No belo poema “Minha História”, Chico Buarque fala de um amor bandido
onde a mulher, após ser abandonada pelo amante, fica ‘parada, pregada na
pedra do porto, com o olhar cada dia mais longe’. Quando, enfim, nasce o
bebê, não se sabe se por ironia ou por amor, resolve chamá-lo com o nome do
Nosso Senhor. E a história do personagem passa a ser esse nome que carrega
consigo.
O nome é algo tão pessoal, íntimo, que só deveríamos dizê-lo para as
pessoas próximas, como fazem os orientais. Em muitos países, acredita-se que
saber o nome de uma pessoa é ter um domínio sobre ela.

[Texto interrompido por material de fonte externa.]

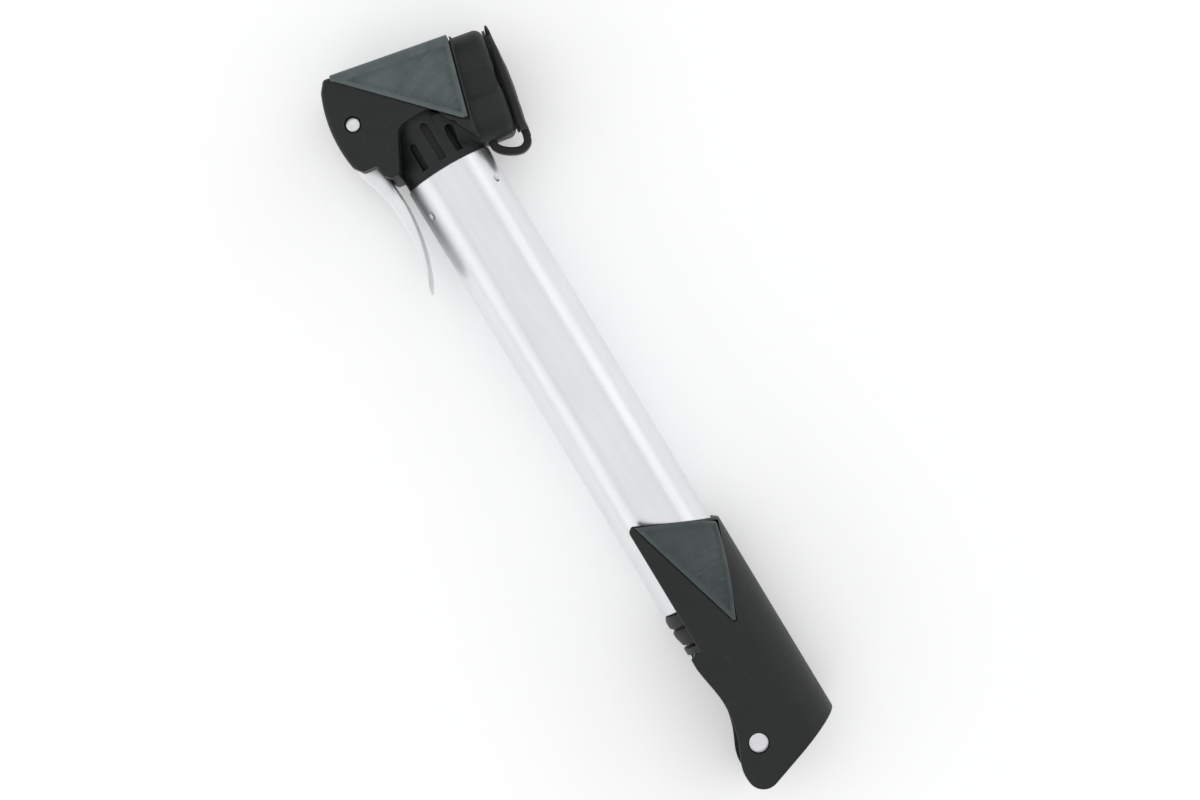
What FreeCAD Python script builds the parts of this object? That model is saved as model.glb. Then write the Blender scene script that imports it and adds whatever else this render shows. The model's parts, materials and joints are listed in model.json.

Creio que não existe sangue oriental correndo em minhas artérias e
veias, mas concordo com essa reverência ao nome. Ele expressa nossa
individualidade, ele nos identifica como seres únicos e originais. Como a
sociedade moderna evoluiu para os grandes centros urbanos, intensas
transformações e o rompimento com valores tradicionais geram o que
especialistas chamam de anomia, que é a desintegração das normas sociais. Esse
estado anômico, de contradição entre as normas sociais e de ausência de
valores, com certeza, é uma das matrizes das chamadas “redes sociais”, com tudo
de bom e de ruim que elas podem acarretar. Outra consequência da concentração
em grandes centros urbanos é o anonimato, que é a perda do nome, da assinatura
própria, com a identidade ficando escondida. Hoje, o nome perdeu a sua razão de
ser e as pessoas passaram a ser identificadas por números: os do CPF, do RG, do
Cartão de Crédito, da Conta Bancária, do número do apartamento. Daí, a solidão
corroendo a vida das pessoas e só indo embora quando elas são ‘re-conhecidas’ e
identificadas pelo nome. (A bem da verdade, é muito mais simples e conveniente
para o “Sistema” e seu entorno lidar com números, em vez de pessoas: um número é
manipulável e descartável.)
Sempre procuro designar com os nomes as pessoas de minhas relações,
mesmo aquelas estritamente profissionais. Quando sou atendido por alguém, minha
primeira preocupação é saber “qual é mesmo o seu nome?”. Agindo assim, espero
estar confrontando o sistema, tornando as comunicações mais
humanas.
Por detrás de cada nome há sempre uma história. Na minha família, depois
de muitos nomes triviais, meus pais, assim que nasci, confabularam:
- Vamos colocar um nome diferente em nosso filho. Quem sabe, assim, sai
algo que presta.
Escolheram Etevaldo, um nome bastante raro. O escrivão da cidade, movido
por algumas doses etílicas, resolveu radicalizar e torná-lo único: acrescentou
um “l”, tornando-me Etelvaldo. Tenho comigo, desde que me entendo por gente,
que devemos nos conformar ao destino (maktub!), já que tudo poderia ser pior do
que é. Imagina se o teor alcoólico fosse maior e o escrivão enxergasse um tanto
de “l” - Eltelvaldol! Creio que não teria sobrevivido até a idade hábil para
efetuar uma mudança, eu que, até minha adolescência, havia contabilizado mais
de 50 apelidos!
Se você observar com atenção, vai notar que as páginas deste blog estão
permeadas de vários nomes, muitos deles exóticos. Eu mesmo me nomeio com os
heterônimos de Eleutério, Ingenaldo, Cinisvaldo, Fridolino Xexeo, Tertuliano,
Loprefâncio.
No
fundo, eu gostaria de passar a ideia de que é preciso recuperar a humanidade do
ser humano. Como diria Charles Chaplin, nós não somos máquinas, não somos
números! O primeiro passo seria o de abolir as senhas secretas, os códigos e os
números, com as pessoas sendo identificadas e tratadas por seus nomes. Como o
mesmo Chaplin diz: “Mais do que de máquinas, precisamos de humanidade. Mais
do que de inteligência, precisamos de afeição e doçura. Sem essas virtudes, a
vida será de violência e tudo será perdido.” A guerra que está aí mostra isso, com a morte
de pessoas sendo reduzidas a números, dados para estatísticas.